The more than 60 signatories included the Institutional Investors Group on Climate Change, whose members have €30 trillion ($33.42 trillion) of assets under management, scientists and advocacy group Oil Change International.

“Bold, not incremental, action is required,” the letter said.

The Paris-based IEA said it appreciated feedback and would bear the letter’s suggestions in mind. It also said it had been recognized for leading calls on governments to put clean energy at the heart of their economic stimulus packages.

“We have backed up that call with a wide range of analysis, policy recommendations and high-level events with government ministers, CEOs, leading investors and thought leaders,” the IEA said.

Birol has faced mounting pressure in the past year from critics who say oil, gas and coal companies use the IEA’s flagship World Energy Outlook (WEO) annual report to justify further investment — undermining the Paris goals.

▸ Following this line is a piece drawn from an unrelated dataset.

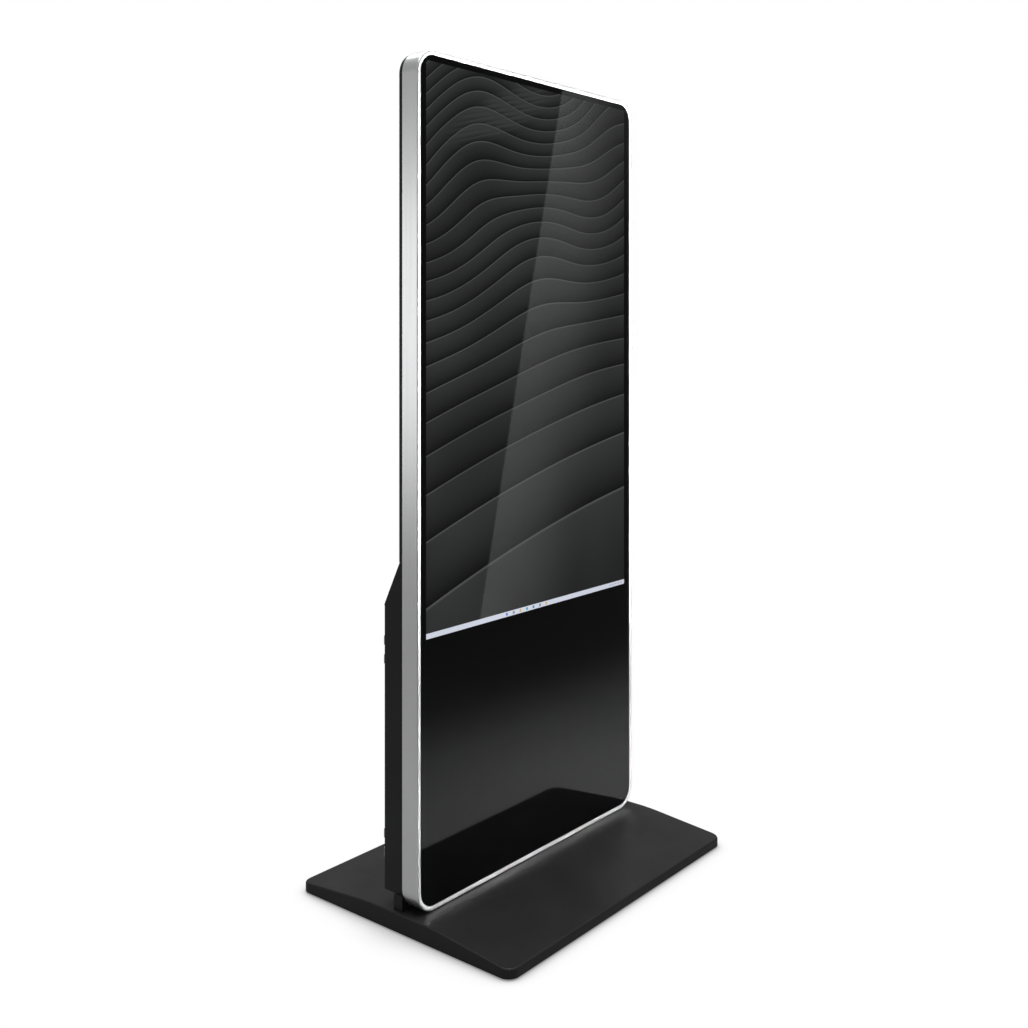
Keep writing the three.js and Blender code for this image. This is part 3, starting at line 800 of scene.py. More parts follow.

Birol has dismissed the criticism, saying the WEO helps governments understand the potential climate implications of their energy policies, and downplaying its influence on investment decisions.

FASTFACT

1.5°C

The 2015 Paris accord aims to cap the rise in global temperatures at 1.5C.

But campaigners want Birol to overhaul the WEO to chart a more reliable 1.5C path. The world is on track for more than double that level of heating, which would render the planet increasingly uninhabitable, scientists say.

The joint letter followed similar demands last year, and was published by Mission 2020, an initiative backed by former UN climate chief Christiana Figueres.